O tom crítico é acompanhado de um ar nostálgico. A pauta das novas tecnologias está muito presente na história, o que insere a escritora como alguém pertencente ao seu tempo – e não apenas isso, mas alguém que quer representar a geração à qual pertence. Ao longo da obra, ela cita elementos pertencentes a uma cultura mais pop, como a série Ghost, por exemplo, ou bandas mais populares dos anos 1990.

Curiosamente, a autora acabou por se encantar pelos arredores do seu romance. O Condado de Mendocino, na Califórnia, é hoje a atual morada de Bensimon, ao que ela explica ser o resultado de ter “entrado vagarosamente dentro do próprio livro”. Ela se mudou em agosto de 2018 com sua namorada e conta que foi se apaixonando pelo lugar, pela paisagem, pela natureza que é muito ‘majestosa e dramática’. O cenário veio ao encontro de muitas das suas referências culturais, como filmes americanos de estrada (a ver: o livro “Todos nós adorávamos caubóis, de Carol, é uma espécie de road trip), a série Twin Peaks, o rock dos anos setenta.

Há um momento do livro em que se conta sobre o sumiço de uma turista que estava em busca de trabalho e acaba sendo vítima de feminicídio. Bensimon diz ter se inspirado num caso real de “desaparecimento” de uma jovem australiana chamada Asha Kreimer. A autora contou que há casos de crimes sexuais ligados à indústria da maconha nessa região da Califórnia: “As mulheres que se envolvem com isso por aqui sem saber onde estão se metendo – sobretudo essas trabalhadoras temporárias que aparecem na época da colheita – podem ficar muito vulneráveis, porque vão trabalhar em áreas extremamente remotas, sem sinal de celular, e muitas vezes sem sequer saber onde estão. Outro dia fui no supermercado e vi duas meninas estrangeiras se aproximarem de um completo estranho e perguntarem se ele sabia onde elas podiam arrumar um trabalho. Essas histórias não necessariamente acabam mal, mas as chances são consideráveis.”

Carol contou também que houve algumas dificuldades linguísticas para adaptar o vocabulário de Mendocino para o português. O nome dado à maconha pode ser “pot” para os mais jovens ou “dope” para um senhor de setenta anos, por exemplo, coisas que se perdem na língua portuguesa. Mas segundo ela, no fundo, a dificuldade maior não é tanto do idioma, mas a construção do cenário na mente do leitor. “É toda uma geografia e uma organização econômica e social que precisa ser apresentada pouco a pouco, e pra que isso aconteça primeiro eu preciso me sentir apta e segura o suficiente para fazer isso.
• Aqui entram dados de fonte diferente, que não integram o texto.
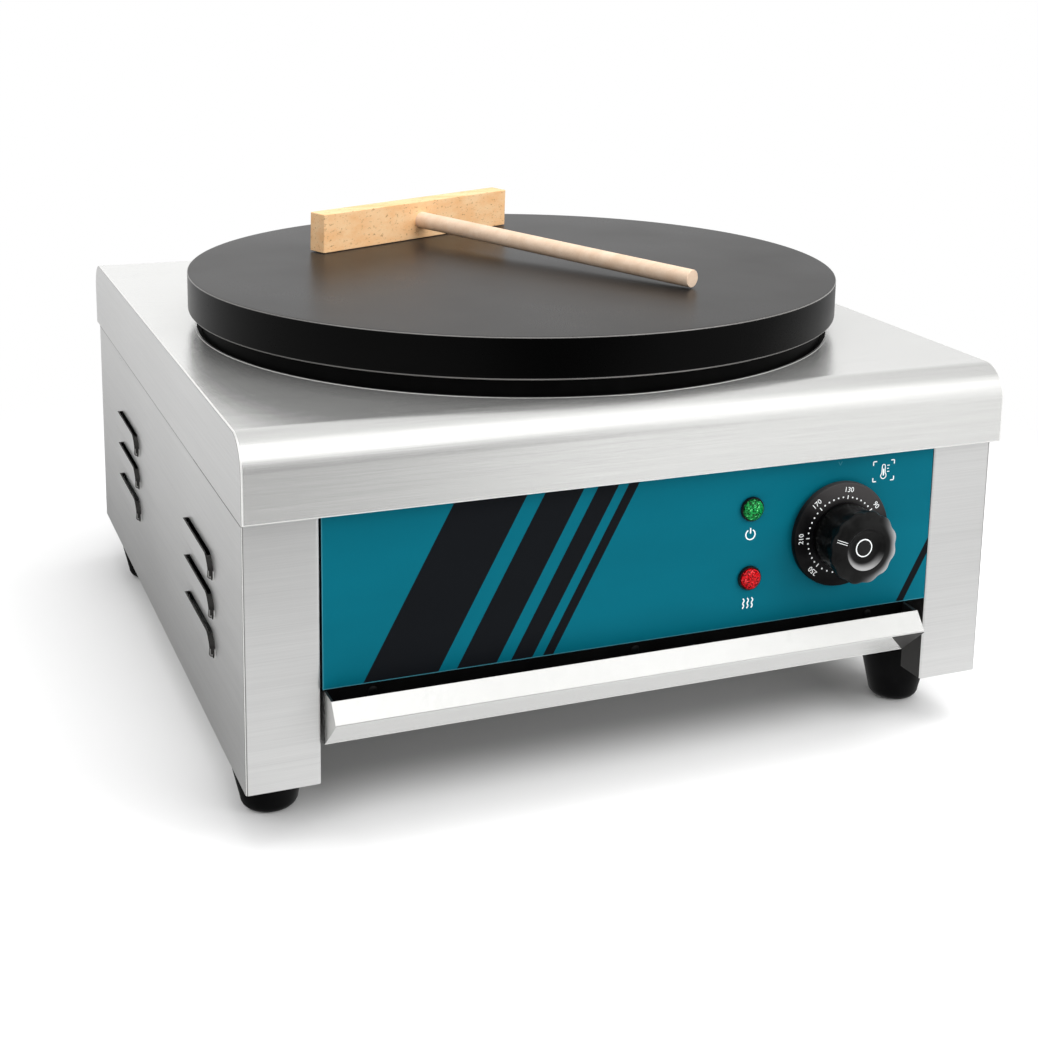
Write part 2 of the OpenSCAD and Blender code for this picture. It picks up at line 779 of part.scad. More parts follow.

Daí a necessidade de pesquisa e as temporadas em Mendocino”, afirmou.

Sobre os inúmeros fragmentos filosóficos, cito um que chamou minha atenção em particular, quando três personagens (Sylvia, Dave e Arthur) confabulavam sobre Dusk, um pai que abandonou sua filha por muitos anos. Carol faz observações sobre a situação: “Mas, ei, ele teria uma coisa para dizer a Sylvia, Dave e Arthur, se soubesse o que está se passando na mesa perto da entrada, atrás das três mulheres animadas que vão ao Piaci toda sexta-feira: ninguém é melhor do que ninguém e infelizmente você já nasce sob a influência de todas as estrelas mortas, dos genocídios, do choque das placas tectônicas, da cobiça, dos planos fracassados dos outros, suportando a ideia da mortalidade dia após dia, como uma faca que arranha seu pescoço dia após dia, portanto só o que resta é fazer o melhor que se pode dentro desse riscadinho onde nos colocaram. Você. O riscadinho. Não dá pra ir muito além disso”.